- **TO DO**
Return all of the data exactly as given.

- **TASK INPUT**

----

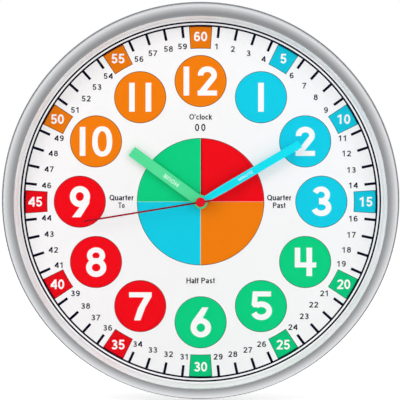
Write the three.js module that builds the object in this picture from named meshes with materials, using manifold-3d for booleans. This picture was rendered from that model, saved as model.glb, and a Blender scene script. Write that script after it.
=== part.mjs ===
// A 12 inch teaching wall clock: a moulded case with a domed ring, a flat lens, a printed dial
// and three hands on a battery quartz movement.
// Millimetres, +Z up, +X to the right of someone who reads the dial.
// The wall is the plane Y = 0 and the dial looks along -Y.
// The origin is where the axis of the hands meets the wall.
// A depth is a distance in front of the wall, and a bearing is in degrees clockwise from 12.
import * as THREE from "three";
import { mergeVertices } from "three/addons/utils/BufferGeometryUtils.js";
import Module from "manifold-3d";

const wasm = await Module();
wasm.setup();

// Fineness of the round forms, in steps for a full turn
const caseSteps = 52;
const washerSteps = 16;
const arborSteps = 8;
const screwSteps = 8;
const cornerSteps = 3;
const domeSteps = 6;
const rollSteps = 3;
const hiddenSteps = 1;

// Fits that many pieces share
const fitGap = 0.3;
const slipGap = 0.15;
const runningFit = 0.05;
const cutOverrun = 1;
const joinOverlap = 0.2;
const weldDistance = 1e-4;

// Movement: the box, its battery bay and the threaded neck that the case is clamped on
const movement = {
  width: 56,
  depth: 16,
  cornerRadius: 3,
  wall: 1,
  frontWall: 1.2,
  coverThick: 1.2,
  dividerThick: 0.9,
  neckRadius: 3.9,
  neckLength: 6.6,
};
const battery = { radius: 7.25, bodyLength: 49.5, nubRadius: 2.75, nubLength: 1 };
const contact = { thick: 0.4, width: 9, height: 10, foldDepth: 1.7 };
const clamp = {
  rubberThick: 0.8,
  rubberRadius: 9,
  washerThick: 0.4,
  nutRadius: 5.2,
  nutThick: 2,
  slotWidth: 1.2,
  slotDepth: 0.8,
};

// Case, from the wall forward
const housing = {
  flangeRadius: 150,
  flangeThick: 3,
  edgeChamfer: 0.6,
  wallThick: 1.8,
  floorThick: 2,
  ribThick: 1.6,
  ribHeight: 3,
  collarThick: 1.6,
  collarHeight: 4,
};
const ribCount = 12;
const dial = { thick: 0.8 };
const handRoom = 11;
const lens = { thick: 2 };
const spacer = { footWidth: 4.7, topWidth: 1.8 };
const bezel = {
  ledge: 0.8,
  lipThick: 1,
  lensSeat: 1.7,
  rollWidth: 2,
  rollHeight: 1.6,
  domeWidth: 5.4,
  domeHeight: 9.2,
  skirtFlare: 1.2,
  wall: 2,
  registerGap: 0.5,
  registerThick: 1.5,
  registerReach: 4.8,
};
const caseScrew = {
  count: 6,
  headRadius: 2.2,
  headThick: 1.2,
  shankRadius: 1.1,
  shankLength: 10,
  tipLength: 1.4,
  bossRadius: 2.4,
  bossHeight: 19,
  pilotDepth: 12,
};

// Keyhole hanger on the back, with the seat of the nail above the middle
const hanger = {
  seatInset: 23,
  plateWidth: 44,
  plateHeight: 18,
  plateThick: 1.2,
  plateDepth: 2,
  cornerRadius: 2.5,
  entryRadius: 4.6,
  slotWidth: 4.6,
  slotLength: 9,
  screwSpacing: 34,
  postRadius: 4,
};
const hangerScrew = {
  headRadius: 2.8,
  headThick: 1.1,
  shankRadius: 1.1,
  shankLength: 8,
  tipLength: 1.4,
};

// Hands. The bearings are those of the photograph.
const hourHand = { bearing: 306.4, length: 64.5, width: 8.1, eyeRadius: 5.4, thick: 0.8 };
const minuteHand = {
  bearing: 59.6,
  length: 86.8,
  width: 6,
  neckWidth: 4.4,
  taperEnd: 20,
  eyeRadius: 3.6,
  thick: 0.7,
};
const secondHand = {
  bearing: 260.7,
  length: 89,
  width: 1.2,
  tail: 8,
  eyeRadius: 2.4,
  thick: 0.4,
};
const handCap = { radius: 3.65, height: 1.4, edge: 0.5 };
const hourCollar = { radius: 3.7, below: 0.3, above: 0.6 };
const minuteCollar = { radius: 2.9, below: 0.3, above: 0.5 };
const pipe = { radius: 1, flangeRadius: 2, flangeThick: 0.3, below: 0.3 };

// The three coaxial arbors
const hourTube = { radius: 2.55, bore: 1.7 };
const minuteArbor = { radius: 1.6, bore: 0.8, shoulderRadius: 2.4, shoulderThick: 0.35 };
const secondArbor = { radius: 0.5 };
const plainArbor = { radius: 0.4 };
// Gaps along the axis: neck to hour hand, hour hand to minute hand, minute hand to second hand
const handGap = { hour: 0.6, minute: 1.6, second: 1.5 };
const tubeStandoff = { hour: 1, minute: 0.7 };

// Gear train: tooth counts and the distances between arbors
const teeth = {
  rotorPinion: 8,
  intermediateWheel: 48,
  intermediatePinion: 8,
  secondWheel: 40,
  secondPinion: 8,
  thirdWheel: 60,
  thirdPinion: 8,
  centreWheel: 64,
  cannonPinion: 12,
  transferWheel: 36,
  transferPinion: 8,
  hourWheel: 32,
  settingPinion: 12,
};
const centres = { rotor: 8.4, intermediate: 8.4, third: 11.88, transfer: 8 };
const bearings = { rotor: 60, intermediate: 75, third: -75, transfer: 0 };
// Tooth form: heights as shares of the module, half widths as shares of half the tooth pitch.
// A pinion has a flat root between its teeth, and the teeth of a wheel meet in a point there.
const pinionForm = { addendumShare: 0.8, dedendumShare: 1.1, tipShare: 0.2, rootShare: 0.56 };
const wheelForm = { addendumShare: 0.8, dedendumShare: 1.5, tipShare: 0.1, rootShare: 1 };

// Layers of the train: the depth of each wheel's back face, and how thick it is
const wheelThick = 0.8;
const motionThick = 1;
const pinionProud = 0.2;
const layer = {
  intermediateWheel: 3.4,
  secondWheel: 5.4,
  thirdWheel: 7.8,
  bridge: 9,
  centreWheel: 10.2,
  motionWork: 11.6,
  hourWheel: 13.2,
};
const bearing = {
  rearDepth: 1.8,
  bossRadius: 1.6,
  bossHeight: 1.6,
  studRadius: 0.8,
  postRadius: 1.5,
};
const bridge = {
  thick: 0.8,
  left: 17.8,
  right: 25.6,
  bottom: 9.8,
  shelfTop: 16.2,
  tabTop: 18.8,
  tabRight: 8.4,
  pinionHoleRadius: 2,
  postRadius: 1.5,
  postInset: 2.4,
  seatRadius: 1.3,
};

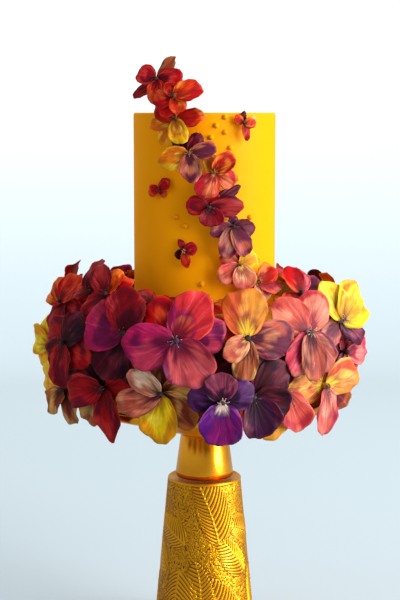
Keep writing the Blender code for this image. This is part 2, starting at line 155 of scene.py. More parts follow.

----

- **RESPONSE TO THE EXERCISE**
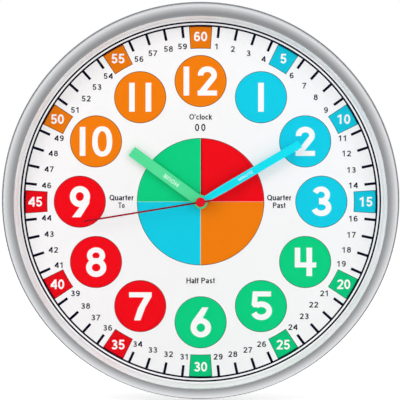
Write the three.js module that builds the object in this picture from named meshes with materials, using manifold-3d for booleans. This picture was rendered from that model, saved as model.glb, and a Blender scene script. Write that script after it.
=== part.mjs ===
// A 12 inch teaching wall clock: a moulded case with a domed ring, a flat lens, a printed dial
// and three hands on a battery quartz movement.
// Millimetres, +Z up, +X to the right of someone who reads the dial.
// The wall is the plane Y = 0 and the dial looks along -Y.
// The origin is where the axis of the hands meets the wall.
// A depth is a distance in front of the wall, and a bearing is in degrees clockwise from 12.
import * as THREE from "three";
import { mergeVertices } from "three/addons/utils/BufferGeometryUtils.js";
import Module from "manifold-3d";

const wasm = await Module();
wasm.setup();

// Fineness of the round forms, in steps for a full turn
const caseSteps = 52;
const washerSteps = 16;
const arborSteps = 8;
const screwSteps = 8;
const cornerSteps = 3;
const domeSteps = 6;
const rollSteps = 3;
const hiddenSteps = 1;

// Fits that many pieces share
const fitGap = 0.3;
const slipGap = 0.15;
const runningFit = 0.05;
const cutOverrun = 1;
const joinOverlap = 0.2;
const weldDistance = 1e-4;

// Movement: the box, its battery bay and the threaded neck that the case is clamped on
const movement = {
  width: 56,
  depth: 16,
  cornerRadius: 3,
  wall: 1,
  frontWall: 1.2,
  coverThick: 1.2,
  dividerThick: 0.9,
  neckRadius: 3.9,
  neckLength: 6.6,
};
const battery = { radius: 7.25, bodyLength: 49.5, nubRadius: 2.75, nubLength: 1 };
const contact = { thick: 0.4, width: 9, height: 10, foldDepth: 1.7 };
const clamp = {
  rubberThick: 0.8,
  rubberRadius: 9,
  washerThick: 0.4,
  nutRadius: 5.2,
  nutThick: 2,
  slotWidth: 1.2,
  slotDepth: 0.8,
};

// Case, from the wall forward
const housing = {
  flangeRadius: 150,
  flangeThick: 3,
  edgeChamfer: 0.6,
  wallThick: 1.8,
  floorThick: 2,
  ribThick: 1.6,
  ribHeight: 3,
  collarThick: 1.6,
  collarHeight: 4,
};
const ribCount = 12;
const dial = { thick: 0.8 };
const handRoom = 11;
const lens = { thick: 2 };
const spacer = { footWidth: 4.7, topWidth: 1.8 };
const bezel = {
  ledge: 0.8,
  lipThick: 1,
  lensSeat: 1.7,
  rollWidth: 2,
  rollHeight: 1.6,
  domeWidth: 5.4,
  domeHeight: 9.2,
  skirtFlare: 1.2,
  wall: 2,
  registerGap: 0.5,
  registerThick: 1.5,
  registerReach: 4.8,
};
const caseScrew = {
  count: 6,
  headRadius: 2.2,
  headThick: 1.2,
  shankRadius: 1.1,
  shankLength: 10,
  tipLength: 1.4,
  bossRadius: 2.4,
  bossHeight: 19,
  pilotDepth: 12,
};

// Keyhole hanger on the back, with the seat of the nail above the middle
const hanger = {
  seatInset: 23,
  plateWidth: 44,
  plateHeight: 18,
  plateThick: 1.2,
  plateDepth: 2,
  cornerRadius: 2.5,
  entryRadius: 4.6,
  slotWidth: 4.6,
  slotLength: 9,
  screwSpacing: 34,
  postRadius: 4,
};
const hangerScrew = {
  headRadius: 2.8,
  headThick: 1.1,
  shankRadius: 1.1,
  shankLength: 8,
  tipLength: 1.4,
};

// Hands. The bearings are those of the photograph.
const hourHand = { bearing: 306.4, length: 64.5, width: 8.1, eyeRadius: 5.4, thick: 0.8 };
const minuteHand = {
  bearing: 59.6,
  length: 86.8,
  width: 6,
  neckWidth: 4.4,
  taperEnd: 20,
  eyeRadius: 3.6,
  thick: 0.7,
};
const secondHand = {
  bearing: 260.7,
  length: 89,
  width: 1.2,
  tail: 8,
  eyeRadius: 2.4,
  thick: 0.4,
};
const handCap = { radius: 3.65, height: 1.4, edge: 0.5 };
const hourCollar = { radius: 3.7, below: 0.3, above: 0.6 };
const minuteCollar = { radius: 2.9, below: 0.3, above: 0.5 };
const pipe = { radius: 1, flangeRadius: 2, flangeThick: 0.3, below: 0.3 };

// The three coaxial arbors
const hourTube = { radius: 2.55, bore: 1.7 };
const minuteArbor = { radius: 1.6, bore: 0.8, shoulderRadius: 2.4, shoulderThick: 0.35 };
const secondArbor = { radius: 0.5 };
const plainArbor = { radius: 0.4 };
// Gaps along the axis: neck to hour hand, hour hand to minute hand, minute hand to second hand
const handGap = { hour: 0.6, minute: 1.6, second: 1.5 };
const tubeStandoff = { hour: 1, minute: 0.7 };

// Gear train: tooth counts and the distances between arbors
const teeth = {
  rotorPinion: 8,
  intermediateWheel: 48,
  intermediatePinion: 8,
  secondWheel: 40,
  secondPinion: 8,
  thirdWheel: 60,
  thirdPinion: 8,
  centreWheel: 64,
  cannonPinion: 12,
  transferWheel: 36,
  transferPinion: 8,
  hourWheel: 32,
  settingPinion: 12,
};
const centres = { rotor: 8.4, intermediate: 8.4, third: 11.88, transfer: 8 };
const bearings = { rotor: 60, intermediate: 75, third: -75, transfer: 0 };
// Tooth form: heights as shares of the module, half widths as shares of half the tooth pitch.
// A pinion has a flat root between its teeth, and the teeth of a wheel meet in a point there.
const pinionForm = { addendumShare: 0.8, dedendumShare: 1.1, tipShare: 0.2, rootShare: 0.56 };
const wheelForm = { addendumShare: 0.8, dedendumShare: 1.5, tipShare: 0.1, rootShare: 1 };

// Layers of the train: the depth of each wheel's back face, and how thick it is
const wheelThick = 0.8;
const motionThick = 1;
const pinionProud = 0.2;
const layer = {
  intermediateWheel: 3.4,
  secondWheel: 5.4,
  thirdWheel: 7.8,
  bridge: 9,
  centreWheel: 10.2,
  motionWork: 11.6,
  hourWheel: 13.2,
};
const bearing = {
  rearDepth: 1.8,
  bossRadius: 1.6,
  bossHeight: 1.6,
  studRadius: 0.8,
  postRadius: 1.5,
};
const bridge = {
  thick: 0.8,
  left: 17.8,
  right: 25.6,
  bottom: 9.8,
  shelfTop: 16.2,
  tabTop: 18.8,
  tabRight: 8.4,
  pinionHoleRadius: 2,
  postRadius: 1.5,
  postInset: 2.4,
  seatRadius: 1.3,
};

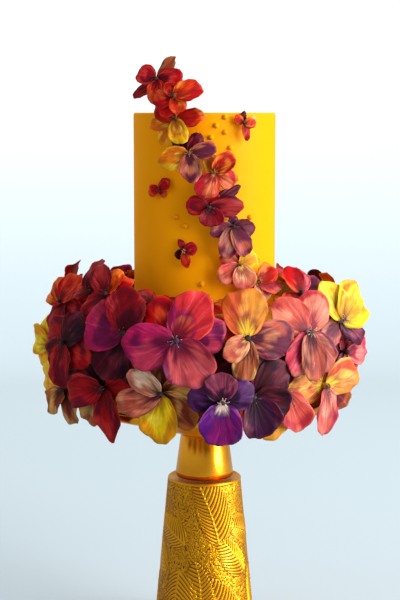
Keep writing the Blender code for this image. This is part 2, starting at line 155 of scene.py. More parts follow.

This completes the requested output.